Reproduce the first line and every line after it, exactly, through the one containing "Reconstruct the object". Leave out the rest.

┄┄┄┄┄┄┄┄┄┄┄┄┄┄┄┄┄┄┄┄

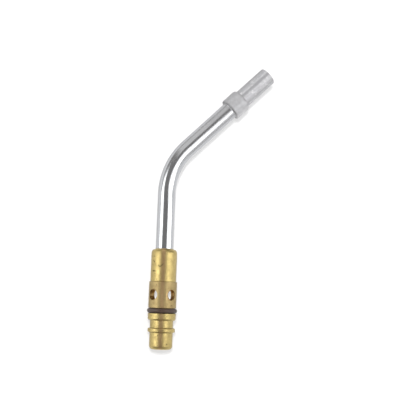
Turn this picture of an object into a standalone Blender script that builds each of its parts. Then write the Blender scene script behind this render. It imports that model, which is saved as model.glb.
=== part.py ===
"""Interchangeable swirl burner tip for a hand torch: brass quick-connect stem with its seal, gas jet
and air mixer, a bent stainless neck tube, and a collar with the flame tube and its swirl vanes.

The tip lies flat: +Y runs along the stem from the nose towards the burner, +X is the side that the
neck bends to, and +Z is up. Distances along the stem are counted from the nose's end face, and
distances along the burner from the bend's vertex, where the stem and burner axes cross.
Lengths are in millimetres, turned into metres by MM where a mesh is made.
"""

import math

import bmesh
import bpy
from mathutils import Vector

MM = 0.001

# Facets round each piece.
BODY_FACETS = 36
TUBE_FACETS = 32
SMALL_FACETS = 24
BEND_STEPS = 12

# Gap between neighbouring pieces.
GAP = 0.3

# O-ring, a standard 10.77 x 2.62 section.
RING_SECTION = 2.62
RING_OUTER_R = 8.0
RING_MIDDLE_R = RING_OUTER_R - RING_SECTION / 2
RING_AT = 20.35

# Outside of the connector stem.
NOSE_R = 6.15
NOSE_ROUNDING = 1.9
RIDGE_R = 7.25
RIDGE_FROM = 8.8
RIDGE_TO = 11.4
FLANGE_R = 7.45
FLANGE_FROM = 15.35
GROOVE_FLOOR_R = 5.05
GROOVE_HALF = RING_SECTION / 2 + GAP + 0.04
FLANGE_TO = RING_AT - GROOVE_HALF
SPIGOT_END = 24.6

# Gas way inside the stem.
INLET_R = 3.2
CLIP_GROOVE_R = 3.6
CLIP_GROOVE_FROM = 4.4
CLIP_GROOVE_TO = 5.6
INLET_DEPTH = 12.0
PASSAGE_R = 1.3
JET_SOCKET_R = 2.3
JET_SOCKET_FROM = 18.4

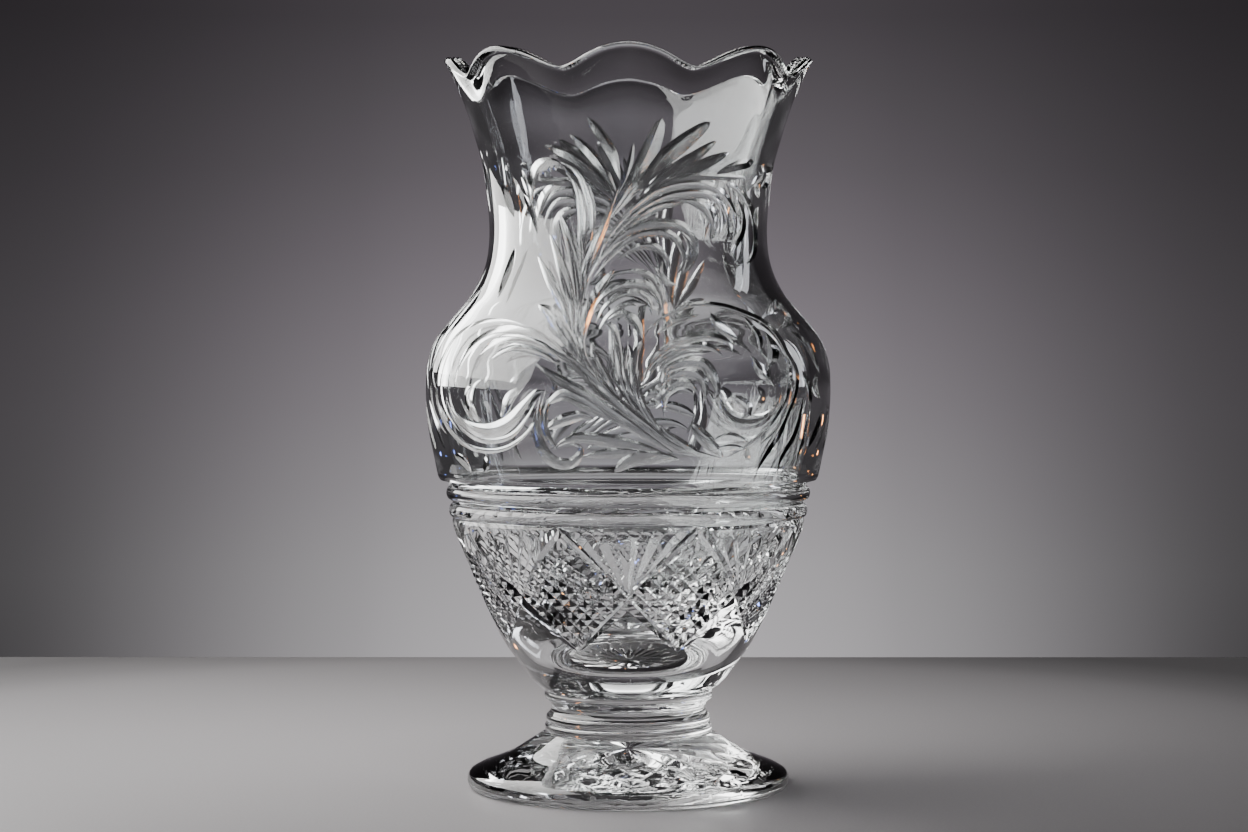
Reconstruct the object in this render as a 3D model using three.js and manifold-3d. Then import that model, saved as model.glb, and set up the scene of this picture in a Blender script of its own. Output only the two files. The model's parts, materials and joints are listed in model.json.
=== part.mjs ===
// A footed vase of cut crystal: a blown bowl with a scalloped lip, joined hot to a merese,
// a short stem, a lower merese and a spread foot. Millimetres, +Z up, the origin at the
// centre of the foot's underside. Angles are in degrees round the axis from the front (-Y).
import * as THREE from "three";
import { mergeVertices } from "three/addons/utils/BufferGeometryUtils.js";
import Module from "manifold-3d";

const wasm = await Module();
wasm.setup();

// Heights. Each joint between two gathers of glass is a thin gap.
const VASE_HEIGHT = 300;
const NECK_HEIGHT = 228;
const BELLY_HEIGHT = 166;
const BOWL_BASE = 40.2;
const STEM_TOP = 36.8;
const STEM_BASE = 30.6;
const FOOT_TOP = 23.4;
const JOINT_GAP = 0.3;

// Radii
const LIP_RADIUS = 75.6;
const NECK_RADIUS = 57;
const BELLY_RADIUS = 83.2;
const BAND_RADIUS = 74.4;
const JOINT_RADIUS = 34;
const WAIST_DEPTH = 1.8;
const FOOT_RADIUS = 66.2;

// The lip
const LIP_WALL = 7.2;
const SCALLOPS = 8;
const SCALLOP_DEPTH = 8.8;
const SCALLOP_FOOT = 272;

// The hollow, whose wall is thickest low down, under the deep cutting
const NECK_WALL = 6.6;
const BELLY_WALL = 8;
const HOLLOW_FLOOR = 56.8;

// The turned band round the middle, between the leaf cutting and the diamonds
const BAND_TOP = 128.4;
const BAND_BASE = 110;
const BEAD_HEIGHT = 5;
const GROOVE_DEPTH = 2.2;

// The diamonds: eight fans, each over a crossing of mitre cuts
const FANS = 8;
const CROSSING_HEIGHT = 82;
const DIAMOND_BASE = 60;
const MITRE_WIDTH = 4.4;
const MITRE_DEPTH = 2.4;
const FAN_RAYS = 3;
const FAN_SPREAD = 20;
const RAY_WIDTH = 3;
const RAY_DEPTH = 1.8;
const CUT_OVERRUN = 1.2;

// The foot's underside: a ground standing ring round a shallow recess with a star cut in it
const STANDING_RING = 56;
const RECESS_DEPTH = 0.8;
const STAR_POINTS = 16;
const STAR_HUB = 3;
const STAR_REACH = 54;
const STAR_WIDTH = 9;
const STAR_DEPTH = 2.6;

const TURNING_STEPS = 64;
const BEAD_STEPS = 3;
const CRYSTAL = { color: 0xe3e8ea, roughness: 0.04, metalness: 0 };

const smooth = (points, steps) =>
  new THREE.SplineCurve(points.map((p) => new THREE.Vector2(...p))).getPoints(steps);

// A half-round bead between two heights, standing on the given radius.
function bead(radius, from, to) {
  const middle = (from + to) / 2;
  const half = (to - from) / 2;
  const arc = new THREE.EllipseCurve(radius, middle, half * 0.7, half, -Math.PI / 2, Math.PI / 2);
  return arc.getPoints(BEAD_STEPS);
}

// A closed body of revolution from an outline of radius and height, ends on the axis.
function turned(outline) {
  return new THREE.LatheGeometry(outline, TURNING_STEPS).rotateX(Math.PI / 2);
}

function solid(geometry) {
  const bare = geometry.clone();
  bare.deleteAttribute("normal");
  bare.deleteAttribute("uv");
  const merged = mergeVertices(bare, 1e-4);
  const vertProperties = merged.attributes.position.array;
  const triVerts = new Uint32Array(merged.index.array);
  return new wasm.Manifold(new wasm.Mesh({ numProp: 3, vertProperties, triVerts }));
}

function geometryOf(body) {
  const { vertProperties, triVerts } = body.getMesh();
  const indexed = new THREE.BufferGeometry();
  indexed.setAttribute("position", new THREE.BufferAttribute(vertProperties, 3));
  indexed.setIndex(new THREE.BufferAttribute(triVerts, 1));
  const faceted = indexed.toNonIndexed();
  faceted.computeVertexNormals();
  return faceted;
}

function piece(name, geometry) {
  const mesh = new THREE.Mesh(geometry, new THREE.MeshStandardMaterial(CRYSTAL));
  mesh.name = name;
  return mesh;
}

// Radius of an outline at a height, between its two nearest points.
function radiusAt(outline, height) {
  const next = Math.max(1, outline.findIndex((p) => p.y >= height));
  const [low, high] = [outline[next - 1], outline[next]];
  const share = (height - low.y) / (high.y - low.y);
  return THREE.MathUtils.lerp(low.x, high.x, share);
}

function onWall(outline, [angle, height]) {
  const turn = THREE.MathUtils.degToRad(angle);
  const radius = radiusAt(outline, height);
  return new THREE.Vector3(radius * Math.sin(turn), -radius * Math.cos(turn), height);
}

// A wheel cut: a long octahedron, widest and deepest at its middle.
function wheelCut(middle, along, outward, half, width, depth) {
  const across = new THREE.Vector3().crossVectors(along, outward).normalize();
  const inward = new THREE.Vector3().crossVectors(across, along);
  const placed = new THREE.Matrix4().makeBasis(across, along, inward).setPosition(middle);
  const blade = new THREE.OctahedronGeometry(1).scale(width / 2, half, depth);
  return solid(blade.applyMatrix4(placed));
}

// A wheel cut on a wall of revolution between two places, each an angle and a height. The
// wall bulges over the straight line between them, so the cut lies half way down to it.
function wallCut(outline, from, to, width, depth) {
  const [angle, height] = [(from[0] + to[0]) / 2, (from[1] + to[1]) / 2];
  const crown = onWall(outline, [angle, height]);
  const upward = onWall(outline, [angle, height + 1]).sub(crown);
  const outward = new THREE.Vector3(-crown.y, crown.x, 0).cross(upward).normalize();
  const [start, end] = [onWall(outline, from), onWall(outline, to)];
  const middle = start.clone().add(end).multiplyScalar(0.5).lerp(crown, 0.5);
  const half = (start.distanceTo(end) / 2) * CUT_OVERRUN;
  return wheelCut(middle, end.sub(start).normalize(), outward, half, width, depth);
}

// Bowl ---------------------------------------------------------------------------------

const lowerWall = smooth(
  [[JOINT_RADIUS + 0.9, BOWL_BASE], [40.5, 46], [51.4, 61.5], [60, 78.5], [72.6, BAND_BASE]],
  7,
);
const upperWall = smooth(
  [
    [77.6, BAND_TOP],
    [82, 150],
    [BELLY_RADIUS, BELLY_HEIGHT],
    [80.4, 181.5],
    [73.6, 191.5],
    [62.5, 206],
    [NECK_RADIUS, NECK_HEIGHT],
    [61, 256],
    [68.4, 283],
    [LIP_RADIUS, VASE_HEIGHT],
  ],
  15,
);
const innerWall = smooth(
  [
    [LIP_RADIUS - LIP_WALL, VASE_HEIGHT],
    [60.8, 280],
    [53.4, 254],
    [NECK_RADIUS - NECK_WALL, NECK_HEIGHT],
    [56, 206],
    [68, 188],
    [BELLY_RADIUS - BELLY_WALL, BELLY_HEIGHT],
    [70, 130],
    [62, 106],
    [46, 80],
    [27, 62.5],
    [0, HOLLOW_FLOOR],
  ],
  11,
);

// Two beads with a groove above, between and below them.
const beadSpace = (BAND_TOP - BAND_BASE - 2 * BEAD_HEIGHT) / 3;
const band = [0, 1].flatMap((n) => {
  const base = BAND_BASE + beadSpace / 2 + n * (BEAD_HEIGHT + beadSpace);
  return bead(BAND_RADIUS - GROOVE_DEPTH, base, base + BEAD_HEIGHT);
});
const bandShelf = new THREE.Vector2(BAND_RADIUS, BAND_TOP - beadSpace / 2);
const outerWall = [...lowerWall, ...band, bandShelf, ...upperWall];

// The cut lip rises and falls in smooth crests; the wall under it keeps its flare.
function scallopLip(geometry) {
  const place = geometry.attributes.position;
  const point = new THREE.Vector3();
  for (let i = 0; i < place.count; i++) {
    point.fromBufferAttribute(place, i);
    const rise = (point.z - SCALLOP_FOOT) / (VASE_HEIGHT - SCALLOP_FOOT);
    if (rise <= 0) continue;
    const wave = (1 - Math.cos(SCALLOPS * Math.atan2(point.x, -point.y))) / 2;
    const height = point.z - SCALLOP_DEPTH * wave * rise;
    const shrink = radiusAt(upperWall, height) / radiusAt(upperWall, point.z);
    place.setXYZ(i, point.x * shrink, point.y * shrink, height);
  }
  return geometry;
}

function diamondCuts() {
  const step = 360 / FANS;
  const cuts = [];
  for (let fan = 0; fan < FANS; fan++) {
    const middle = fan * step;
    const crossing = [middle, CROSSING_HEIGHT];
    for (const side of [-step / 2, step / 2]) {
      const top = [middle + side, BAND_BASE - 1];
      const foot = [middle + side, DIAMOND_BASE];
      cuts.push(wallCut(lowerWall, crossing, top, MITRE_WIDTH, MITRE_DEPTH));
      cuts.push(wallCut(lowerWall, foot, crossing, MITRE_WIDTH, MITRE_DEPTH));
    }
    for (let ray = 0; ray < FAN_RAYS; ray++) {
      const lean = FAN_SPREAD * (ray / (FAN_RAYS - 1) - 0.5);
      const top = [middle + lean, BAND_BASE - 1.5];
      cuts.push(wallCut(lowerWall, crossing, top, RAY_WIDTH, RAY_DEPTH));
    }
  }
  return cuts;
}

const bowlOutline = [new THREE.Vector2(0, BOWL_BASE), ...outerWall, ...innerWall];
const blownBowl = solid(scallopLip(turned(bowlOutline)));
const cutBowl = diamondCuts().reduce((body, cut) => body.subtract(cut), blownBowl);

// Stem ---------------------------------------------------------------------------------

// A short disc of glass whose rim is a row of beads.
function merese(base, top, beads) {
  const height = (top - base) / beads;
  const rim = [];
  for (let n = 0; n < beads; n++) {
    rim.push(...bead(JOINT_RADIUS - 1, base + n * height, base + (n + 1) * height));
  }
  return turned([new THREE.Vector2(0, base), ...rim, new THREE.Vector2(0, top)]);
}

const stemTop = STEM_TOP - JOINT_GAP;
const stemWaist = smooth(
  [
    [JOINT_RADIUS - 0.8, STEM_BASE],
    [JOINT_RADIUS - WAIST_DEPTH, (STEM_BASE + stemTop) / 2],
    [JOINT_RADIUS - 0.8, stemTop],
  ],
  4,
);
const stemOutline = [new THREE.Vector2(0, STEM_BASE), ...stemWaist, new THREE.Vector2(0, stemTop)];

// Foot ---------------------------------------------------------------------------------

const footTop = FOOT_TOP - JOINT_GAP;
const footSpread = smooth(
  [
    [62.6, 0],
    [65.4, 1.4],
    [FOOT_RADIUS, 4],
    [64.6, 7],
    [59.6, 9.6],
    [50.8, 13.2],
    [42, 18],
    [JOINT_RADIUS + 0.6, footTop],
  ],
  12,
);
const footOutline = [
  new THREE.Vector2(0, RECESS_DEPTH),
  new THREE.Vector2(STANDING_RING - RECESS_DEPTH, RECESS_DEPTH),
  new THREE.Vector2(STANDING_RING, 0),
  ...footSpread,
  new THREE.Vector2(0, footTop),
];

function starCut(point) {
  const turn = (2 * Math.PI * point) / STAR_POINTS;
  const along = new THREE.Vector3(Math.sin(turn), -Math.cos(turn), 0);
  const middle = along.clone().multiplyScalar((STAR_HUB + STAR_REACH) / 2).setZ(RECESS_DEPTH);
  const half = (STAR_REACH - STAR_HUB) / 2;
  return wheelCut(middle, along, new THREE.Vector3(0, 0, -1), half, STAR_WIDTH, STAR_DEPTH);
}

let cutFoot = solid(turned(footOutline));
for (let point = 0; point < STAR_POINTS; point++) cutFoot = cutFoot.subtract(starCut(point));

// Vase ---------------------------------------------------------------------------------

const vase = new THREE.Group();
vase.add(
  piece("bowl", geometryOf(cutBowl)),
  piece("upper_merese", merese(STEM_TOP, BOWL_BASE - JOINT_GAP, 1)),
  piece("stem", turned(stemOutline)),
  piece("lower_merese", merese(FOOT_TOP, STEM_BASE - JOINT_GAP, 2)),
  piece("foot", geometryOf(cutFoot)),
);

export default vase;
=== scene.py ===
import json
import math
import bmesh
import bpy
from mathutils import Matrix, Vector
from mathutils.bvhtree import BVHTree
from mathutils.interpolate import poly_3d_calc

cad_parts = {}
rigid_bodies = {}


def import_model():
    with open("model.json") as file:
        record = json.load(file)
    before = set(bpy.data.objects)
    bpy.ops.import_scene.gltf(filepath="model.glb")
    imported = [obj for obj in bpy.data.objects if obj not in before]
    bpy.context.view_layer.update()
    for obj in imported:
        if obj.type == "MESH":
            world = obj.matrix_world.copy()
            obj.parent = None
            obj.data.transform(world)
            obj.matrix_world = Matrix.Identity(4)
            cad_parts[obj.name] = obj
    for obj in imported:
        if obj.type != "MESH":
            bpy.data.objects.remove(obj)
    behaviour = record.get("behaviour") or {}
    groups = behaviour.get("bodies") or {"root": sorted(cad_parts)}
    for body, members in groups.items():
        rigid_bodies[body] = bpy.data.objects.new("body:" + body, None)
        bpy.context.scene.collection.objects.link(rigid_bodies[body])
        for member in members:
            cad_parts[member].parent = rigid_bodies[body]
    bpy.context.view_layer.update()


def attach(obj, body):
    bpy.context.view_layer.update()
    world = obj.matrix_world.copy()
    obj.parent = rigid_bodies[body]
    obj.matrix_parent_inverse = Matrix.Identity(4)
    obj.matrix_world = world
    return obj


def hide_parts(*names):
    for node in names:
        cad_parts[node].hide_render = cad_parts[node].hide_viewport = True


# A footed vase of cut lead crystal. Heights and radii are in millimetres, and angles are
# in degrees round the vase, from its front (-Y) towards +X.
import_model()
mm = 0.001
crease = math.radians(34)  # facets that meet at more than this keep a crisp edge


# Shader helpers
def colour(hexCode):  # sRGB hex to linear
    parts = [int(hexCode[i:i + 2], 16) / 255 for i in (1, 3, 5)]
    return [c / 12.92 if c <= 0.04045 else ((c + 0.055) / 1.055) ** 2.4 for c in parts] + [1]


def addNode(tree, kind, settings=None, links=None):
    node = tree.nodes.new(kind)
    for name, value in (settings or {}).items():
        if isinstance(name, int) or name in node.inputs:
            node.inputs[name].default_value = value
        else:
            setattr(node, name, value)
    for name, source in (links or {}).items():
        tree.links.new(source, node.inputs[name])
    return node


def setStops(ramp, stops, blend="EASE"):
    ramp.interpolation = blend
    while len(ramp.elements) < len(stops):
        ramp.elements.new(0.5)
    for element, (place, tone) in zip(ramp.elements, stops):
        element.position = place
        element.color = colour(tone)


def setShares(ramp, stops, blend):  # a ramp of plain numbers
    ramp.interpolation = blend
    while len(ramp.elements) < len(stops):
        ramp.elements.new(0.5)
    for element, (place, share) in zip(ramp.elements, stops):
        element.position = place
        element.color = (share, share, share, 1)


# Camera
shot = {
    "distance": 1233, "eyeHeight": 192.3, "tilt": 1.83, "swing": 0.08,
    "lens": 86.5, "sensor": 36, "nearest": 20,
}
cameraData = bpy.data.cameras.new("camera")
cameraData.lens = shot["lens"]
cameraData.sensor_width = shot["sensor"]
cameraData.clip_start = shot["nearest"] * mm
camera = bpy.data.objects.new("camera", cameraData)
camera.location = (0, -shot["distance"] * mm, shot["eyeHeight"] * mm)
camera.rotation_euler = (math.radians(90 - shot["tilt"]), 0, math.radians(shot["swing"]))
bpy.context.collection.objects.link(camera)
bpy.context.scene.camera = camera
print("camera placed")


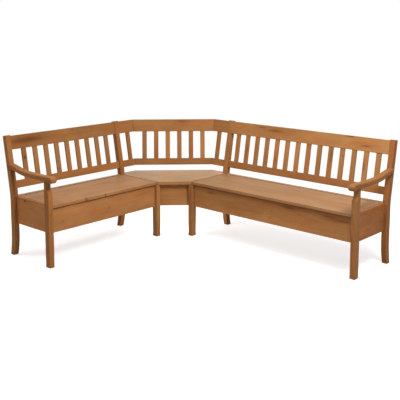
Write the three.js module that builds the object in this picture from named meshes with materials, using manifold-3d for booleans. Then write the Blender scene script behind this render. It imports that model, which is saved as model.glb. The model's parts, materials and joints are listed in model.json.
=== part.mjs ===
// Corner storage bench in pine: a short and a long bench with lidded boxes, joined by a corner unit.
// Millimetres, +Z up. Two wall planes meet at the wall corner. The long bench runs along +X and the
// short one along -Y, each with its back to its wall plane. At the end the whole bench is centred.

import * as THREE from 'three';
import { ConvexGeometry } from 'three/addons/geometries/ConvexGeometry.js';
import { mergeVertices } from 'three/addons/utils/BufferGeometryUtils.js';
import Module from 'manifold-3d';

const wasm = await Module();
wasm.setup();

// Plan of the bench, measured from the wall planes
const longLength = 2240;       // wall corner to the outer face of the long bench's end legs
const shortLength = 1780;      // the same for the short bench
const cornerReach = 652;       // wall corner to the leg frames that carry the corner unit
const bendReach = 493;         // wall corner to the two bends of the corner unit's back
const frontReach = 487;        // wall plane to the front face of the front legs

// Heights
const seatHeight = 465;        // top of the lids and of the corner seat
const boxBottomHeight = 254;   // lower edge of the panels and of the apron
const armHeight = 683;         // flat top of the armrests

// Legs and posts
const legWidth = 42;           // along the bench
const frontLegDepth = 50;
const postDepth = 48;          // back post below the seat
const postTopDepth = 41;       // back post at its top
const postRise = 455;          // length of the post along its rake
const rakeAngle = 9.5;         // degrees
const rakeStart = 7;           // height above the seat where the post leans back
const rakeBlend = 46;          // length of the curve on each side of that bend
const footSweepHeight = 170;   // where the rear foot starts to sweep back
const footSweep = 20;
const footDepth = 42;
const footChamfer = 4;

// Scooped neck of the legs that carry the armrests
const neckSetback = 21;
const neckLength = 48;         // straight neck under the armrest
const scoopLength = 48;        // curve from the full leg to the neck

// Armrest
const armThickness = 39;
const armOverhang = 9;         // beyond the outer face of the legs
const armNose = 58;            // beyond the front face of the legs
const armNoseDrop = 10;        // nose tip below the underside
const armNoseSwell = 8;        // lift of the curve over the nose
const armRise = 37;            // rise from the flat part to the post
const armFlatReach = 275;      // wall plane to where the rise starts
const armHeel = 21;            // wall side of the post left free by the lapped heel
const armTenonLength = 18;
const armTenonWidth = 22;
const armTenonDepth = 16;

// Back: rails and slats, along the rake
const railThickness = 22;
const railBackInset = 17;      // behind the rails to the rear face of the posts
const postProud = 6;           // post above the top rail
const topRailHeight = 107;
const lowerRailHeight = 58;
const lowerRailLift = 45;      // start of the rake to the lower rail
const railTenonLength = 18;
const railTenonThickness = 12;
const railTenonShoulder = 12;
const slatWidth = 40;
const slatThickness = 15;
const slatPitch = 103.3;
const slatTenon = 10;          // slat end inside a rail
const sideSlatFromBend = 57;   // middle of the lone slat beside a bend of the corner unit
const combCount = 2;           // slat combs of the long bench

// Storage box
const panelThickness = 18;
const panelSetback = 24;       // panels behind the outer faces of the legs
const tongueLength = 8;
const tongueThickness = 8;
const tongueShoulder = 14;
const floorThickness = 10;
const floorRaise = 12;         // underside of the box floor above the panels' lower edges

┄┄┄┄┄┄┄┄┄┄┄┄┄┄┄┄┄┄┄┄

→ **RESULT OF THIS EXERCISE**
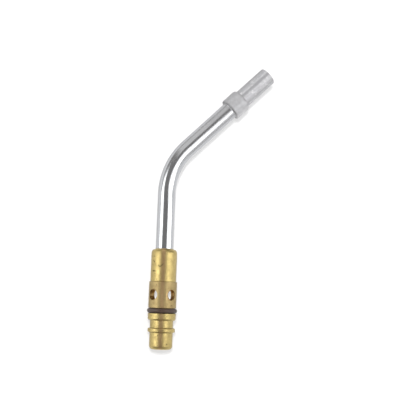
Turn this picture of an object into a standalone Blender script that builds each of its parts. Then write the Blender scene script behind this render. It imports that model, which is saved as model.glb.
=== part.py ===
"""Interchangeable swirl burner tip for a hand torch: brass quick-connect stem with its seal, gas jet
and air mixer, a bent stainless neck tube, and a collar with the flame tube and its swirl vanes.

The tip lies flat: +Y runs along the stem from the nose towards the burner, +X is the side that the
neck bends to, and +Z is up. Distances along the stem are counted from the nose's end face, and
distances along the burner from the bend's vertex, where the stem and burner axes cross.
Lengths are in millimetres, turned into metres by MM where a mesh is made.
"""

import math

import bmesh
import bpy
from mathutils import Vector

MM = 0.001

# Facets round each piece.
BODY_FACETS = 36
TUBE_FACETS = 32
SMALL_FACETS = 24
BEND_STEPS = 12

# Gap between neighbouring pieces.
GAP = 0.3

# O-ring, a standard 10.77 x 2.62 section.
RING_SECTION = 2.62
RING_OUTER_R = 8.0
RING_MIDDLE_R = RING_OUTER_R - RING_SECTION / 2
RING_AT = 20.35

# Outside of the connector stem.
NOSE_R = 6.15
NOSE_ROUNDING = 1.9
RIDGE_R = 7.25
RIDGE_FROM = 8.8
RIDGE_TO = 11.4
FLANGE_R = 7.45
FLANGE_FROM = 15.35
GROOVE_FLOOR_R = 5.05
GROOVE_HALF = RING_SECTION / 2 + GAP + 0.04
FLANGE_TO = RING_AT - GROOVE_HALF
SPIGOT_END = 24.6

# Gas way inside the stem.
INLET_R = 3.2
CLIP_GROOVE_R = 3.6
CLIP_GROOVE_FROM = 4.4
CLIP_GROOVE_TO = 5.6
INLET_DEPTH = 12.0
PASSAGE_R = 1.3
JET_SOCKET_R = 2.3
JET_SOCKET_FROM = 18.4

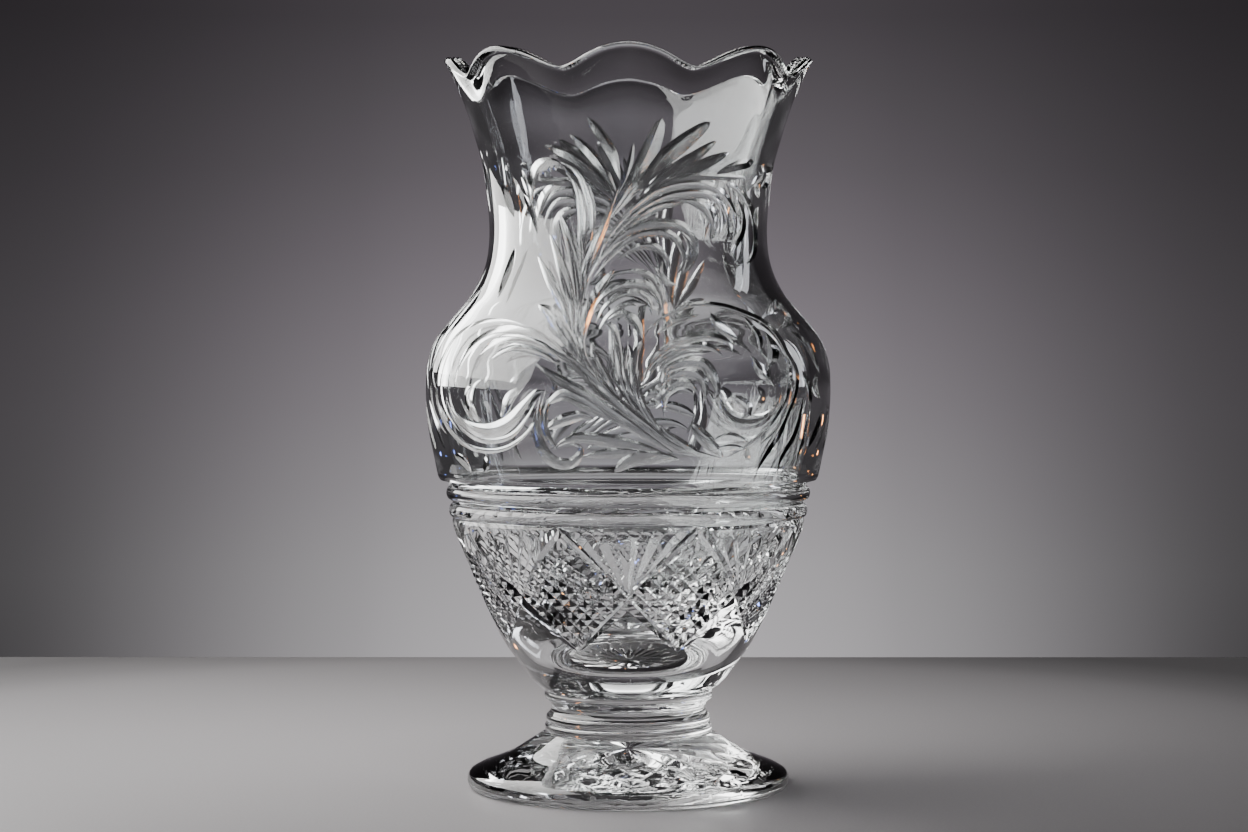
Reconstruct the object in this render as a 3D model using three.js and manifold-3d. Then import that model, saved as model.glb, and set up the scene of this picture in a Blender script of its own. Output only the two files. The model's parts, materials and joints are listed in model.json.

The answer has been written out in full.